Studies have shown that older workers tend to want to stay at their current employment but in a different, often less time consuming or less stressful role. Highly skilled workers in particular are not interested in moving to the local museum or discount store to greet guests.
“What most people want to do as they get older is to phase down at work and many organizations do not offer that,” Gotbaum said. “Why not find a way to make employers think twice about doing that?”
Gotbaum and Wolfe co-authored a paper for Brookings that looked at helping workers extend their time on the job. The two suggested amending the Age Discrimination in Employment Act to charge employers with age discrimination if a phased retirement program was not offered. Employers not interested in phased retirement could provide proof that the program would be too costly or impractical.
“This could provide an incentive for employers to change their current practices,” Gotbaum said.
Indeed, employers are hesitant to offer phased retirement programs. A January report by Alight Consulting found that while 65 percent of respondents were very likely to expand financial well-being programs, only 4 percent wanted to evaluate phased retirement alternatives this year.

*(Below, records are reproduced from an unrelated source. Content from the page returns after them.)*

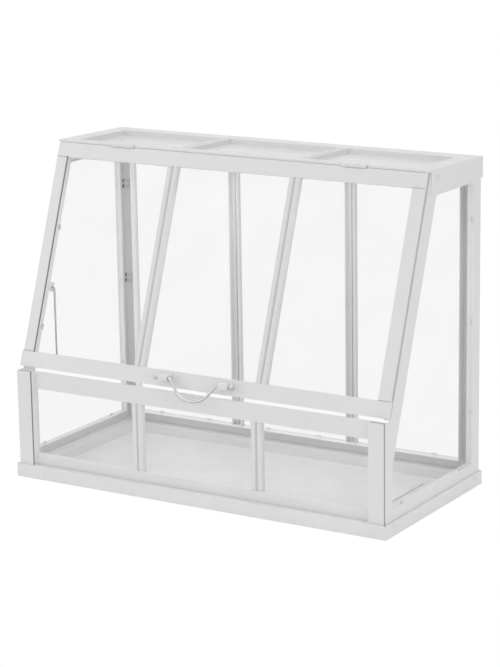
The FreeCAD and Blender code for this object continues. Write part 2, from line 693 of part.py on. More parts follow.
def side_tabs():
    """Tabs on the sill and the rear post of each side, inside its pane."""
    for label, sign in (("side_tabs_left", -1), ("side_tabs_right", 1)):
        inner = f"({SIDE_FACE} - metal - pane)"
        x0, x1 = (f"{inner} - tab_metal", inner) if sign > 0 else (f"-{inner}", f"tab_metal - {inner}")
        made = []
        for i, end in enumerate((-1, 1), start=1):
            y = f"({end}*2*tab_offset)"
            made.append(box(f"{label}_sill_{i}", x0, x1, f"{y} - tab_size/2", f"{y} + tab_size/2",
                            SILL_TOP, f"{SILL_TOP} + tab_reach"))
        for i, level in enumerate(("(plate_low - 3*tab_offset)", "plate_low", PLATE_HIGH), start=1):
            y = f"({FRONT_FACE} - side_post)"
            made.append(box(f"{label}_post_{i}", x0, x1, f"{y} - tab_reach", y,
                            f"{level} - tab_size/2", f"{level} + tab_size/2"))
        group(label, made)


def corner_plates():
    """Plates and rivets that join the back panel's stiles to the sides."""
    made, heads = [], []
    outer, inner = f"({SIDE_FACE} - metal)", f"({SIDE_FACE} - metal - plate_width)"
    face = f"({FRONT_FACE} - 2*metal)"
    for sign in (-1, 1):
        x0, x1 = (inner, outer) if sign > 0 else (f"-{outer}", f"-{inner}")
        for i, level in enumerate(("plate_low", PLATE_HIGH), start=1):
            name = f"corner_{sign + 2}_{i}"
            made.append(box(f"{name}_plate", x0, x1, f"{face} - metal", face,
                            f"{level} - plate_height/2", f"{level} + plate_height/2"))
            heads.append(rod(f"{name}_rivet", "rivet_head", "rivet_rise", "Y",
                             f"{sign}*({inner} + plate_width/2)", f"{face} - metal - rivet_rise", level))
    group("corner_plates", made)
    group("corner_rivets", heads)


# ---------------------------------------------------------------- hinges

def hinge(side, sign):
    """A hinge: a lid leaf, a roof leaf with two knuckles, and the pin."""
    centre = f"({sign}*hinge_offset)"
    third = "((hinge_width - 2*knuckle_gap)/3)"
    left, right = f"({centre} - hinge_width/2)", f"({centre} + hinge_width/2)"
    bore = "pin_diameter + 2*pin_play"
    wall = "(pin_diameter/2 + (knuckle_diameter - pin_diameter)/4)"
    clear = "(knuckle_diameter/2 + knuckle_gap)"

    pin_z = "-pin_setback"
    pin = group(f"hinge_pin_{side}", [rod(f"hinge_{side}_pin", "pin_diameter", "hinge_width", "X", left,
                                          "0", pin_z)])
    on_lid(pin)

    middle = f"({left} + {third} + knuckle_gap)"
    barrel = rod(f"hinge_{side}_barrel", "knuckle_diameter", third, "X", middle, "0", pin_z)
    tongue = box(f"hinge_{side}_tongue", middle, f"{middle} + {third}", "metal", "metal + leaf_metal",
                 f"{pin_z} - {clear}", f"{pin_z} - {wall}")
    leaf = box(f"hinge_{side}_leaf", left, right, "metal", "metal + leaf_metal",
               f"{pin_z} - leaf_length", f"{pin_z} - {clear}")
    hole = rod(f"hinge_{side}_bore", bore, "2*hinge_width", "X", f"{left} - hinge_width/2", "0", pin_z)
    on_lid(cut(f"hinge_lid_leaf_{side}", fuse(f"hinge_{side}_lid_body", [barrel, tongue, leaf]), hole))

    pin_y = f"({ROOF_FRONT} - pin_setback*{LID_SINE})"
    pin_up = f"(height_all - pin_setback*{LID_COSINE})"
    back, bottom, top = f"pin_setback*{LID_SINE}", "-(roof_metal + leaf_metal)", "-roof_metal"
    flat = [box(f"hinge_{side}_roof_plate", left, right, f"{clear} - {back}", f"roof_leaf - {back}",
                bottom, top)]
    pieces = []
    for i, start in enumerate((left, f"({right} - {third})"), start=1):
        pieces.append(rod(f"hinge_{side}_roof_barrel_{i}", "knuckle_diameter", third, "X", start, pin_y,
                          pin_up))
        flat.append(box(f"hinge_{side}_roof_tongue_{i}", start, f"{start} + {third}",
                        f"{wall} - {back}", f"{clear} - {back}", bottom, top))
    plate = fuse(f"hinge_{side}_roof_flat", flat)
    on_roof(plate)
    pieces.append(plate)
    hole = rod(f"hinge_{side}_roof_bore", bore, "2*hinge_width", "X", f"{left} - hinge_width/2", pin_y,
               pin_up)
    cut(f"hinge_roof_leaf_{side}", fuse(f"hinge_{side}_roof_body", pieces), hole)


# ---------------------------------------------------------------- bail handle

def rounded_path(points, radii):
    """A wire of straight runs joined by tangent arcs, one radius for each inner point."""
    edges = []
    start = points[0]
    for before, corner, after, radius in zip(points, points[1:], points[2:], radii):
        back, ahead = (before - corner).normalize(), (after - corner).normalize()
        half = back.getAngle(ahead) / 2
        reach = radius / math.tan(half)
        first, last = corner + back * reach, corner + ahead * reach
        middle = (back + ahead).normalize()
        centre = corner + middle * (radius / math.sin(half))
        edges.append(Part.LineSegment(start, first).toShape())
        edges.append(Part.Arc(first, centre - middle * radius, last).toShape())
        start = last
    edges.append(Part.LineSegment(start, points[-1]).toShape())
    return Part.Wire(edges)


def wire_solid(points, radii, diameter):
    """A round wire along a path."""
    path = rounded_path(points, radii)
    direction = points[1] - points[0]
    ring = Part.Wire([Part.makeCircle(diameter / 2, points[0], direction)])
    return path.makePipeShell([ring], True, True)


def bail():
    """The bail: two ball ends, short axles in the lugs, slanted arms and a straight grip."""
    radius = value("bail_bend")
    drop, y = value("bail_drop"), value("-lug_standoff")
    up = value(LUG_LEVEL)
    inner = value("lug_offset - lug_width/2 - end_gap - 2*wire_diameter/3")
    outer = value("lug_offset + lug_width/2 + end_gap + ball_diameter/2")
    grip = inner - drop
    points = [FreeCAD.Vector(x, y, z) for x, z in (
        (-outer, up), (-inner, up), (-grip, up - drop), (grip, up - drop), (inner, up), (outer, up))]
    top_bend = value("wire_diameter")
    solid = wire_solid(points, (top_bend, radius, radius, top_bend), value("wire_diameter"))
    for x in (-outer, outer):
        solid = solid.fuse(Part.makeSphere(value("ball_diameter") / 2, FreeCAD.Vector(x, y, up)))
    thing = doc.addObject("Part::Feature", "bail_shape")
    thing.Shape = solid.removeSplitter()
    on_lid(group("bail", [thing]))


def handle_lug(side, sign):
    """A rolled lug on the lid's bottom rail that carries one end of the bail."""
    centre = f"({sign}*lug_offset)"
    left, right = f"({centre} - lug_width/2)", f"({centre} + lug_width/2)"
    level, out = LUG_LEVEL, "-lug_standoff"
    barrel = rod(f"lug_{side}_barrel", "lug_diameter", "lug_width", "X", left, out, level)
    neck = box(f"lug_{side}_neck", left, right, out, "-metal", f"{level} + lug_diameter/2 - metal",
               f"{level} + lug_diameter/2")
    foot = box(f"lug_{side}_foot", left, right, "-metal", "0", f"{level} - lug_foot/2",
               f"{level} + lug_foot/2")
    hole = rod(f"lug_{side}_bore", "wire_diameter + 2*wire_play", "2*lug_width", "X",
               f"{left} - lug_width/2", out, level)
    on_lid(cut(f"handle_lug_{side}", fuse(f"lug_{side}_body", [barrel, neck, foot]), hole))


# ---------------------------------------------------------------- stay

STAY_SHEET = f"(-{LID_WINDOW} - metal)"


def stay_lug():
    """A small ear on the lid's left window fold, with the hole that the stay hooks into."""
    level = "-stay_station"
    ear = box("stay_ear", STAY_SHEET, f"{STAY_SHEET} + metal", "fold_depth", "stay_depth + stay_lug/3",
              f"{level} - stay_lug/2", f"{level} + stay_lug/2")
    hole = rod("stay_hole", "stay_wire + 2*wire_play", "4*metal", "X", f"{STAY_SHEET} - metal",
               "stay_depth", level)
    on_lid(cut("stay_lug", ear, hole))


def stay():
    """The wire stay: a peened head, a short axle, a leg that hangs plumb and a forward foot."""
    sine, cosine = value(LID_SINE), value(LID_COSINE)
    station, depth = value("stay_station"), value("stay_depth")
    y = value(ROOF_FRONT) - station * sine + depth * cosine
    z = value("height_all") - station * cosine - depth * sine
    wire, sheet = value("stay_wire"), value(STAY_SHEET)
    gap, head = value("end_gap"), value("stay_head")
    leg = sheet + value("metal") + gap + wire
    foot = z - value("stay_length")
    points = [FreeCAD.Vector(*p) for p in (
        (sheet - gap, y, z), (leg, y, z), (leg, y, foot), (leg, y - value("stay_foot"), foot))]
    solid = wire_solid(points, (wire, wire), wire)
    cap = Part.makeCylinder(head / 2, wire / 2, FreeCAD.Vector(sheet - gap - wire / 2, y, z),
                            FreeCAD.Vector(1, 0, 0))
    thing = doc.addObject("Part::Feature", "stay_wire_shape")
    thing.Shape = solid.fuse(cap).removeSplitter()
    group("stay", [thing])


# ---------------------------------------------------------------- build and write

def build():
    base_tray()
    front_frame()
    back_frame()
    roof_frame()
    lid_frame()
    bars()
    panes()
    back_tabs()
    lid_tabs()
    side_tabs()
    corner_plates()
    for side, sign in (("left", -1), ("right", 1)):
        side_frame(f"side_frame_{side}", sign)
        side_pane(f"side_pane_{side}", sign)
        hinge(side, sign)
        handle_lug(side, sign)
    bail()
    stay_lug()
    stay()
    screws("roof_screws", ROOF_SCREWS, "screw_head", "screw_rise")
    screws("base_screws", BASE_SCREWS, "base_screw_head", "base_screw_rise")


def nodes():
    """The sub-parts: every object with a shape that no other object uses."""
    inner = {used.Name for thing in doc.Objects if not thing.isDerivedFrom("PartDesign::Body")
             for used in thing.OutList}
    return [thing for thing in doc.Objects if hasattr(thing, "Shape") and thing.Name not in inner
            and not thing.isDerivedFrom("PartDesign::Feature")
            and not thing.isDerivedFrom("Sketcher::SketchObject")]


build()
doc.recompute()
for thing in doc.Objects:
    if "Invalid" in thing.State or "Error" in thing.State:
        raise RuntimeError(f"{thing.Label} did not build: {thing.State}")
os.makedirs("parts", exist_ok=True)
for node in nodes():
    if node.Shape.isNull() or not node.Shape.isValid():
        raise RuntimeError(f"{node.Label} has no valid shape")
for node in nodes():
    node.Shape.exportStep(f"parts/{node.Label}.step")
    print(f"{node.Label}: {len(node.Shape.Solids)} solids, {node.Shape.Volume:.0f} mm3")
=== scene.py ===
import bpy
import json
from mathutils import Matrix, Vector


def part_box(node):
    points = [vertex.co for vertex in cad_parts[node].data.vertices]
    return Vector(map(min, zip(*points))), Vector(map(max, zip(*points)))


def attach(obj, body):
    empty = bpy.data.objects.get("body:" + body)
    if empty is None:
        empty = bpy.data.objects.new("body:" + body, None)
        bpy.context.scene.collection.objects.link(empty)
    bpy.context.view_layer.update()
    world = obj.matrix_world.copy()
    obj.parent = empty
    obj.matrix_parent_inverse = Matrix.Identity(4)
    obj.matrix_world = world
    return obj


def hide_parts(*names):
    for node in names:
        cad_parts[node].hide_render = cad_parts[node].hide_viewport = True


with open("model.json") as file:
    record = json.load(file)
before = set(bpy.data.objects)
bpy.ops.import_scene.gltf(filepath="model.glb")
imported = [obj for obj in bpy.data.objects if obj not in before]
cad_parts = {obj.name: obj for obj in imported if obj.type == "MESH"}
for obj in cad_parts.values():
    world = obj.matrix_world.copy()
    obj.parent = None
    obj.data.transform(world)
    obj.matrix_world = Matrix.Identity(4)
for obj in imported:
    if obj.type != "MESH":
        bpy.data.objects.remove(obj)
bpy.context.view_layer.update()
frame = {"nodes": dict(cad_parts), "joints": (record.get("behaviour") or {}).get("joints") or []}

import json
import math

import bmesh
import bpy
from mathutils import Matrix, Vector

# ---------------------------------------------------------------- places, in metres

# The lid hinges below the roof's front edge and leans forward from it.
ROOF_EDGE = Vector((0.0, -0.0125, 0.353))
LID_RUN, LID_DROP = 0.0845, 0.2319
LID_LEAN = math.atan2(LID_RUN, LID_DROP)
LID_REACH = 0.2468
LID_SEAM, LID_TOP_RAIL, LID_BOTTOM_RAIL = 0.0025, 0.0155, 0.017
LID_WINDOW_EDGE, LID_STILE_EDGE, LID_RECESS = 0.2079, 0.2219, 0.2084
# Edges that the lines in the coat follow.
POST_EDGE, POST_FACE = 0.2043, -0.1045
CORNER_SIDE, CORNER_FRONT = 0.2223, -0.1043
POST_FOOT, POST_TOP = 0.0125, 0.1172
TRAY_CORNER, TRAY_LEDGE_CORNER, TRAY_LEDGE = (0.225, 0.107), (0.205, 0.087), 0.0145
LUG_AXIS = next(Vector(j["pos_m"]) for j in frame["joints"] if j["name"] == "handle_swing")
STAY_AXIS = next(Vector(j["pos_m"]) for j in frame["joints"] if j["name"] == "stay_swing")


def on_lid(across, inward, up):
    """A point in lid coordinates: across, in through the lid, and up its slope from the roof's edge."""
    cosine, sine = math.cos(LID_LEAN), math.sin(LID_LEAN)
    return ROOF_EDGE + Vector((across, inward * cosine + up * sine, up * cosine - inward * sine))


# ---------------------------------------------------------------- shader helpers

def link(tree, source, target):
    """Join one socket to another."""
    tree.links.new(source, target)


def shader_group(name, inputs, outputs):
    """An empty shader group with its sockets, its input node and its output node."""
    tree = bpy.data.node_groups.new(name, "ShaderNodeTree")
    for label, kind, default in inputs:
        socket = tree.interface.new_socket(name=label, in_out="INPUT", socket_type=f"NodeSocket{kind}")
        socket.default_value = default
    for label, kind in outputs:
        tree.interface.new_socket(name=label, in_out="OUTPUT", socket_type=f"NodeSocket{kind}")
    return tree, tree.nodes.new("NodeGroupInput"), tree.nodes.new("NodeGroupOutput")


def math_node(tree, operation, first, second=None, clamp=False):
    """A Math node fed by sockets or numbers; returns its output."""
    node = tree.nodes.new("ShaderNodeMath")
    node.operation = operation
    node.use_clamp = clamp
    for slot, given in zip(node.inputs, (first, second)):
        if given is None:
            continue
        if isinstance(given, (int, float)):
            slot.default_value = given
        else:
            link(tree, given, slot)
    return node.outputs[0]


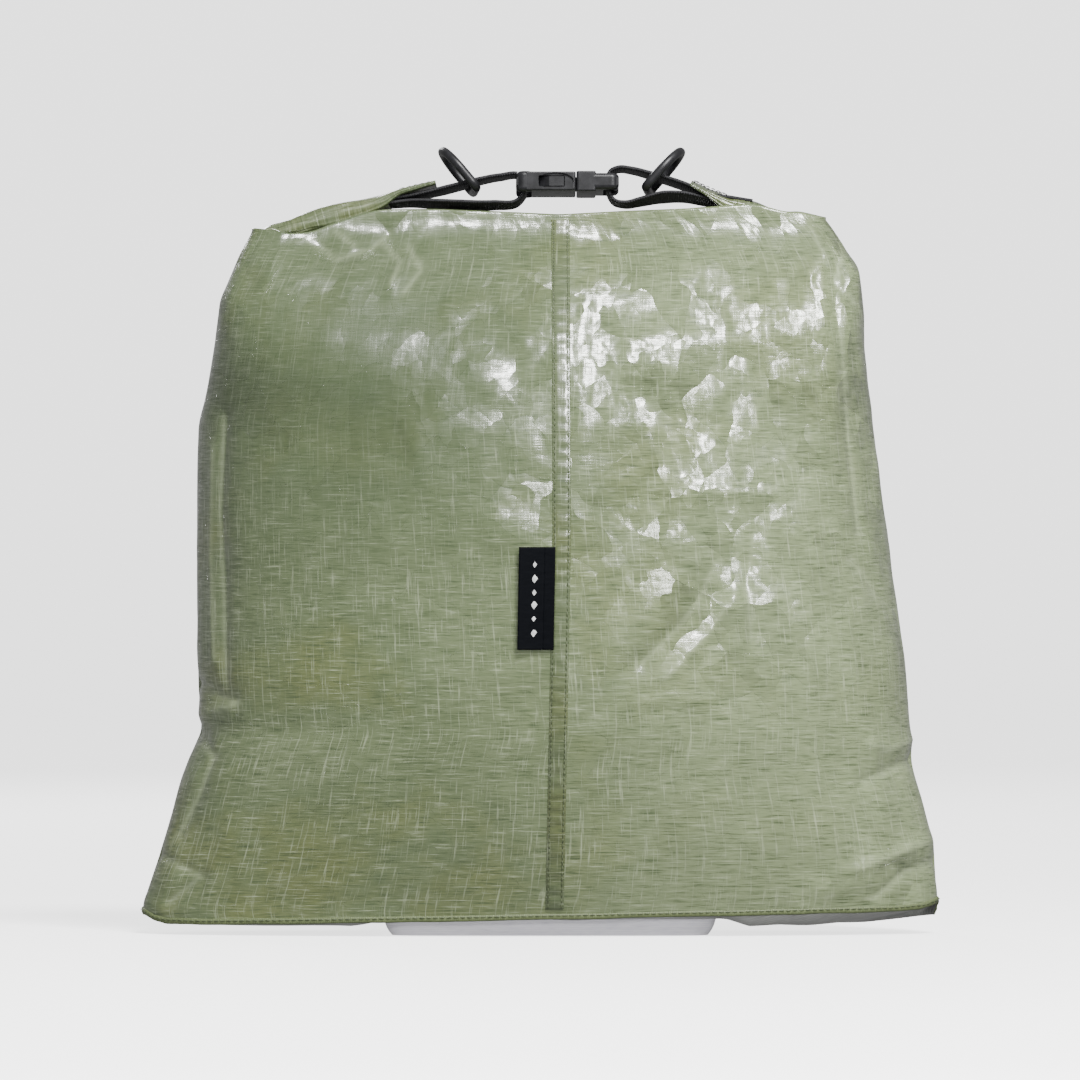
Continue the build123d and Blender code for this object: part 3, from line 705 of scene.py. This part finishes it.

The GAO’s report showed 71 percent of employers are reluctant to offer phased retirement programs because federal tax and age discrimination laws are vague; in addition, some rules may hurt employee benefits and certain Internal Revenue Code nondiscrimination rules can be tricky too. For example, some defined benefit plans use an employee’s salary in the last five years of work to determine a final benefit. Reduced hours may severely damage that worker’s final payout.
Interestingly, the GAO found a handful of organizations that were able to set policies working around these types of obstacles. Five companies set age and service policies to their phased retirement program to bypass IRC nondiscrimination policies. Some identified the program as meeting a business need. To avoid discrimination issues, some employers said they do not advertise the program. They wait until performance reviews or other likely scenarios where the topic naturally comes up.
Overall, companies that offered phased retirement found it helpful to their organizations, the GAO reported. They had an even knowledge transfer, a smooth transition to retirement for employee and employer, as well as increased employer confidence in workforce planning.